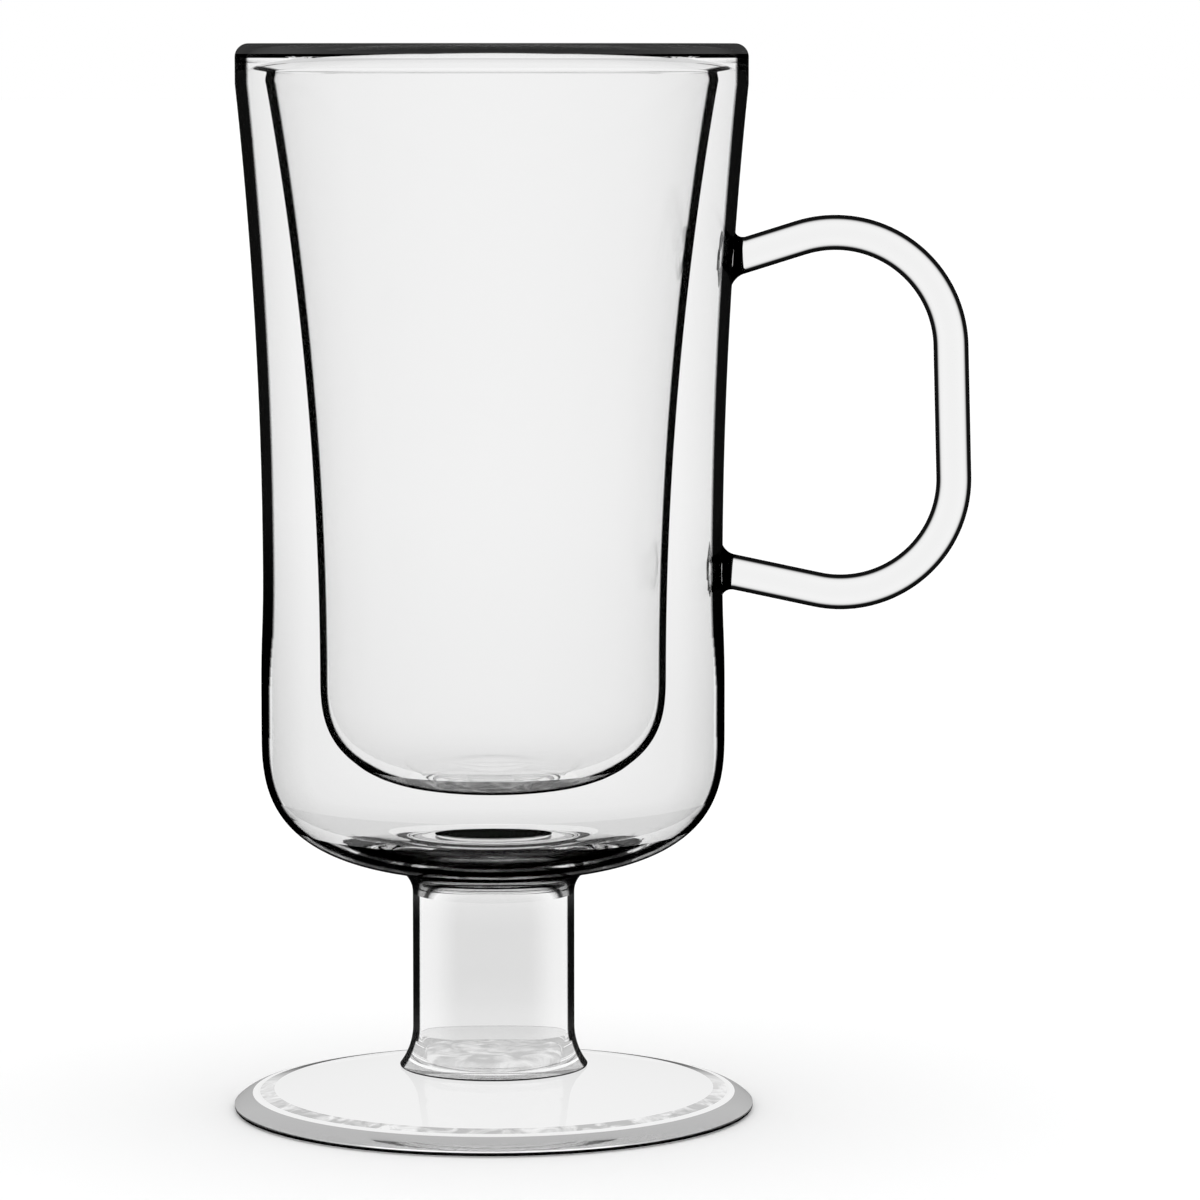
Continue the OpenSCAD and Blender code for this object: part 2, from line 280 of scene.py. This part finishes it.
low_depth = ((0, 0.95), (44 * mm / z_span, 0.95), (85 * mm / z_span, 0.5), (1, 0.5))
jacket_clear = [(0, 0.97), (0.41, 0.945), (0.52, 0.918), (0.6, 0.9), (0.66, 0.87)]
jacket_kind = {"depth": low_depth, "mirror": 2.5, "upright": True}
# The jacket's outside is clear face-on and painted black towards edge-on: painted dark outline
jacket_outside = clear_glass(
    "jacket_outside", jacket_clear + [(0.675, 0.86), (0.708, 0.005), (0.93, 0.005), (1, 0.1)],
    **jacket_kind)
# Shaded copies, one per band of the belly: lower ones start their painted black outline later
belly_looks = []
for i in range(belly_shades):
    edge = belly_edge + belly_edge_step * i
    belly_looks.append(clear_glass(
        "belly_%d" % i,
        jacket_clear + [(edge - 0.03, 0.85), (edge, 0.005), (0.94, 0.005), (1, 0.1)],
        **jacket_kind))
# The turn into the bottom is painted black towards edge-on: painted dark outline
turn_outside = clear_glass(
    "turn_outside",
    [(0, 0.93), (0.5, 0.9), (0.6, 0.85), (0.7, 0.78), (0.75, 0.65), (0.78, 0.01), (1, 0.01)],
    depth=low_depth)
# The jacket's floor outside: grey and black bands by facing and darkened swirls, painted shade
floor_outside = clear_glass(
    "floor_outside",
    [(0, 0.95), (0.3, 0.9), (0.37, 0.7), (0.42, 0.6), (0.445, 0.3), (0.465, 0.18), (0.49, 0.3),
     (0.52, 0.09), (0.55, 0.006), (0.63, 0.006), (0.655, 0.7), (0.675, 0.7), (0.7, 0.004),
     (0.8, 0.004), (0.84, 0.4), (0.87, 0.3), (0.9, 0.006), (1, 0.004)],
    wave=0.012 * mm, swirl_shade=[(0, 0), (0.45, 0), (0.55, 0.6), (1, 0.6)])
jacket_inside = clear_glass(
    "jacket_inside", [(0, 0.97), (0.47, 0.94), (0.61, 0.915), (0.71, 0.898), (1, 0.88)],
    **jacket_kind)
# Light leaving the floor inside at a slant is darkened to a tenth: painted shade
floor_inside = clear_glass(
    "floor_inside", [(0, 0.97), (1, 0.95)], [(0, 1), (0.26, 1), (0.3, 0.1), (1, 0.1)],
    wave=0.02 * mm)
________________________
WHAT THIS TASK INVOLVES: Give the data again, exactly as it stands.

WRITTEN SOLUTION:
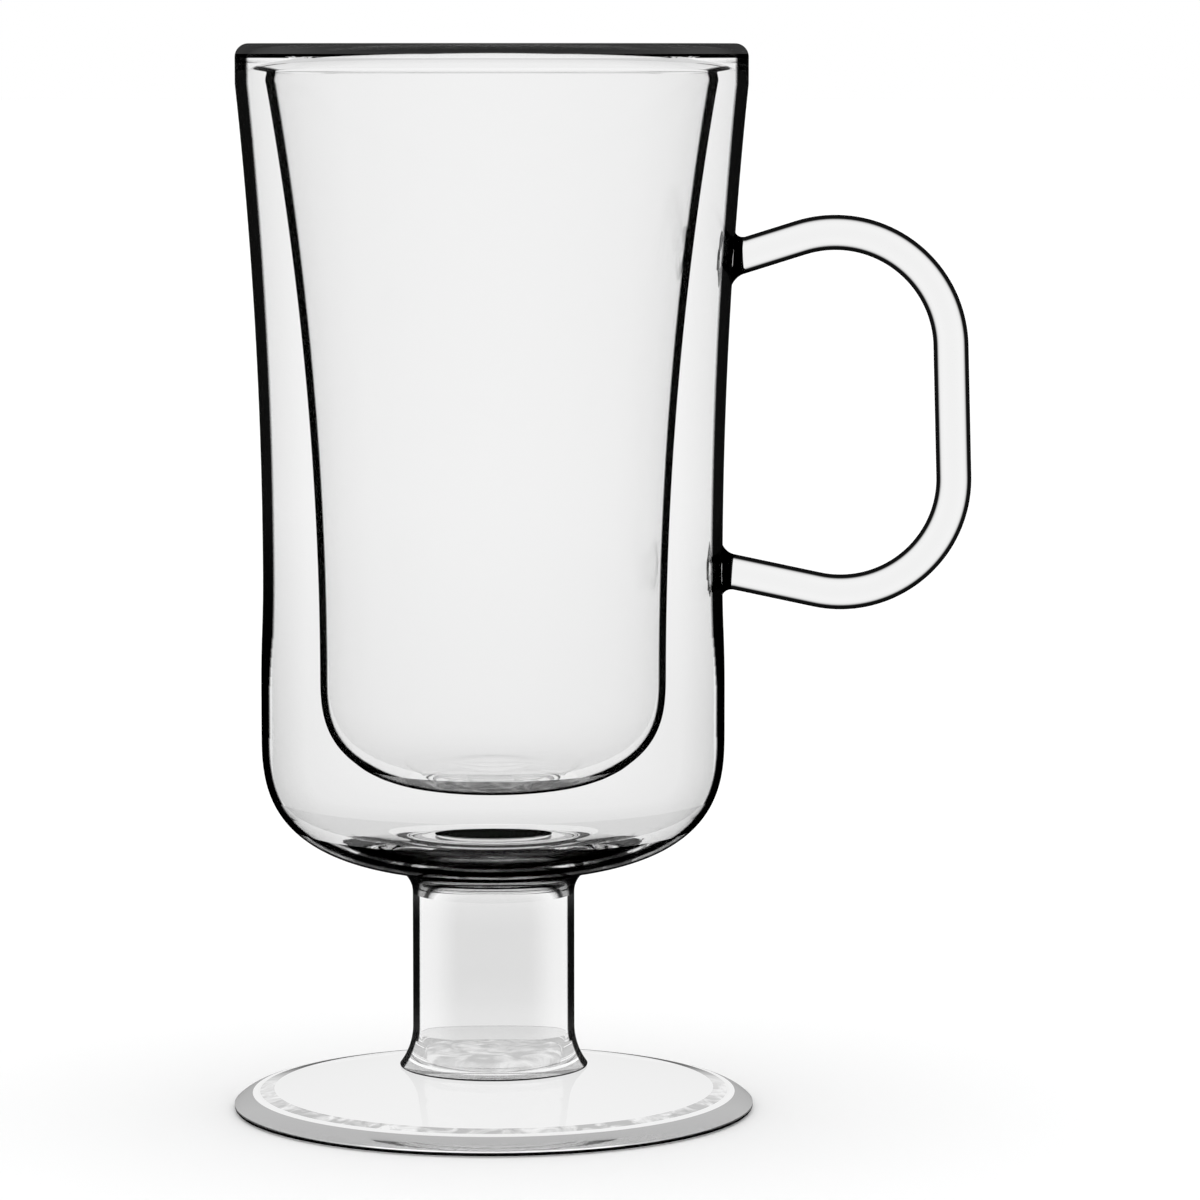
Continue the OpenSCAD and Blender code for this object: part 2, from line 280 of scene.py. This part finishes it.
low_depth = ((0, 0.95), (44 * mm / z_span, 0.95), (85 * mm / z_span, 0.5), (1, 0.5))
jacket_clear = [(0, 0.97), (0.41, 0.945), (0.52, 0.918), (0.6, 0.9), (0.66, 0.87)]
jacket_kind = {"depth": low_depth, "mirror": 2.5, "upright": True}
# The jacket's outside is clear face-on and painted black towards edge-on: painted dark outline
jacket_outside = clear_glass(
    "jacket_outside", jacket_clear + [(0.675, 0.86), (0.708, 0.005), (0.93, 0.005), (1, 0.1)],
    **jacket_kind)
# Shaded copies, one per band of the belly: lower ones start their painted black outline later
belly_looks = []
for i in range(belly_shades):
    edge = belly_edge + belly_edge_step * i
    belly_looks.append(clear_glass(
        "belly_%d" % i,
        jacket_clear + [(edge - 0.03, 0.85), (edge, 0.005), (0.94, 0.005), (1, 0.1)],
        **jacket_kind))
# The turn into the bottom is painted black towards edge-on: painted dark outline
turn_outside = clear_glass(
    "turn_outside",
    [(0, 0.93), (0.5, 0.9), (0.6, 0.85), (0.7, 0.78), (0.75, 0.65), (0.78, 0.01), (1, 0.01)],
    depth=low_depth)
# The jacket's floor outside: grey and black bands by facing and darkened swirls, painted shade
floor_outside = clear_glass(
    "floor_outside",
    [(0, 0.95), (0.3, 0.9), (0.37, 0.7), (0.42, 0.6), (0.445, 0.3), (0.465, 0.18), (0.49, 0.3),
     (0.52, 0.09), (0.55, 0.006), (0.63, 0.006), (0.655, 0.7), (0.675, 0.7), (0.7, 0.004),
     (0.8, 0.004), (0.84, 0.4), (0.87, 0.3), (0.9, 0.006), (1, 0.004)],
    wave=0.012 * mm, swirl_shade=[(0, 0), (0.45, 0), (0.55, 0.6), (1, 0.6)])
jacket_inside = clear_glass(
    "jacket_inside", [(0, 0.97), (0.47, 0.94), (0.61, 0.915), (0.71, 0.898), (1, 0.88)],
    **jacket_kind)
# Light leaving the floor inside at a slant is darkened to a tenth: painted shade
floor_inside = clear_glass(
    "floor_inside", [(0, 0.97), (1, 0.95)], [(0, 1), (0.26, 1), (0.3, 0.1), (1, 0.1)],
    wave=0.02 * mm)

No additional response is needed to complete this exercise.